To him that overcometh will I give to eat of the tree of life, which is in the midst of the paradise of God. Revelation 2:7.
The Garden of Eden remained upon the earth long after man had become an outcast from its pleasant paths. The fallen race were long permitted to gaze upon the home of innocence, their entrance barred only by the watching angels. At the cherubim-guarded gate of Paradise the divine glory was revealed. Hither came Adam and his sons to worship God. Here they renewed their vows of obedience to that law the transgression of which had banished them from Eden. When the tide of iniquity overspread the world, and the wickedness of men determined their destruction by a flood of waters, the hand that had planted Eden withdrew it from the earth.
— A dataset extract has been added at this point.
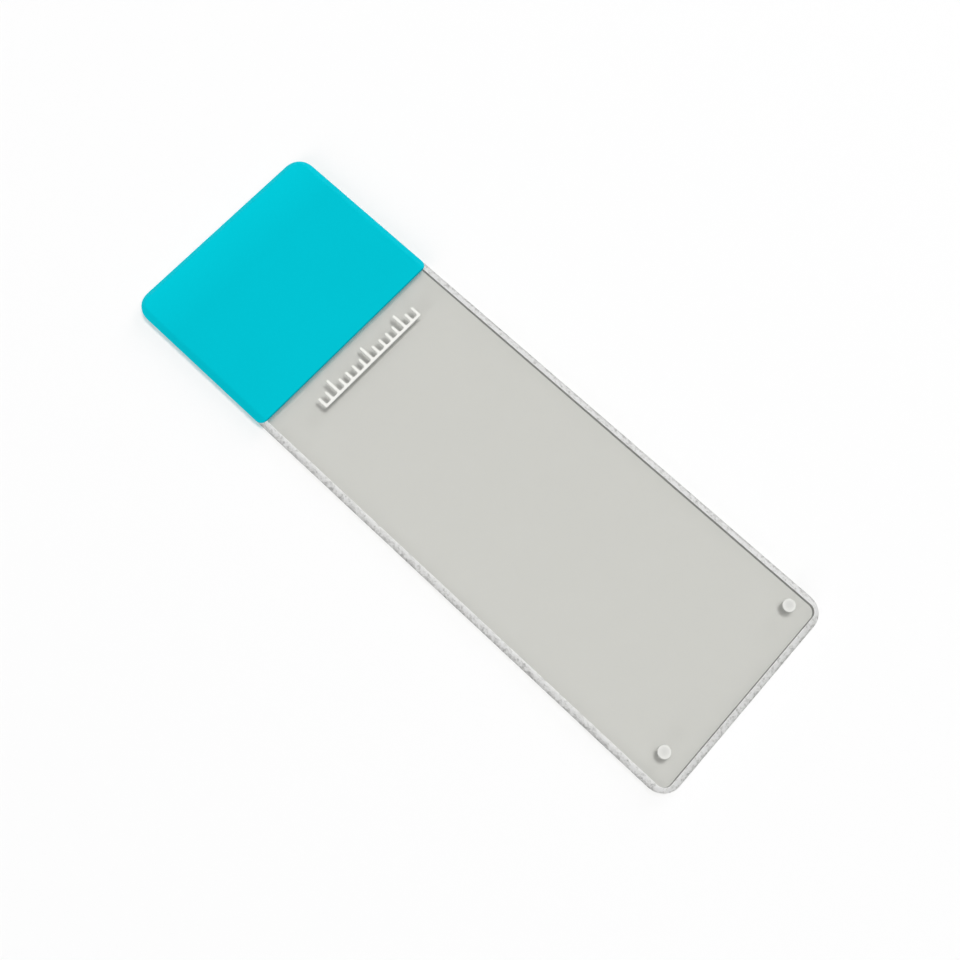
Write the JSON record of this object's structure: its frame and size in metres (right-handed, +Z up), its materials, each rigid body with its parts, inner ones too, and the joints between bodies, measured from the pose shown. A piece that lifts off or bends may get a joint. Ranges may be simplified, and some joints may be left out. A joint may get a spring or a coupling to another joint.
{
  "type": "microscope slide",
  "caption": "Flat glass microscope slide with ground bevelled edges, rounded corners, a coloured label end for writing or printing on, and small raised white print.",
  "frame": {"origin": "middle of the plain lower face, which the slide rests on", "axes": "+X along the slide from the coated label end to the plain end, +Y across it, +Z up out of the coated and printed face"},
  "size_m": [0.075, 0.025, 0.0012],
  "materials": {
    "glass": "clear polished faces, fine ground edges and bevels",
    "label_coating": "smooth satin cyan coating, printed on and cured",
    "white_ink": "raised white screen print, slightly glossy"
  },
  "bodies": {
    "root": {"glass_slide": "glass", "label_coating": "label_coating", "printed_scale": "white_ink", "corner_dot_left": "white_ink", "corner_dot_right": "white_ink"}
  },
  "joints": []
}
But in the final restitution, when there shall be “a new heaven and a new earth” (Revelation 21:1), it is to be restored more gloriously adorned than at the beginning.
Then they that have kept God's commandments shall breathe in immortal vigor beneath the tree of life; and through unending ages the inhabitants of sinless worlds shall behold, in that garden of delight, a sample of the perfect work of God's creation, untouched by the curse of sin—a sample of what the whole earth would have become, had man but fulfilled the Creator's glorious plan.
Adam is reinstated in his first dominion. Transported with joy, he beholds the trees that were once his delight—the very trees whose fruit he himself had gathered in the days of his innocence and joy. He sees the vines that his own hands have trained, the very flowers that he once loved to care for. His mind grasps the reality of the scene; he comprehends that this is indeed Eden restored.
Restored to the tree of life in the long-lost Eden, the redeemed will “grow up” (Malachi 4:2) to the full stature of the race in its primeval glory. The last lingering traces of the curse of sin will be removed, and Christ's faithful ones will appear in “the beauty of the Lord our God,” in mind and soul and body reflecting the perfect image of their Lord. Oh, wonderful redemption! long talked of, long hoped for, contemplated with eager anticipation, but never fully understood.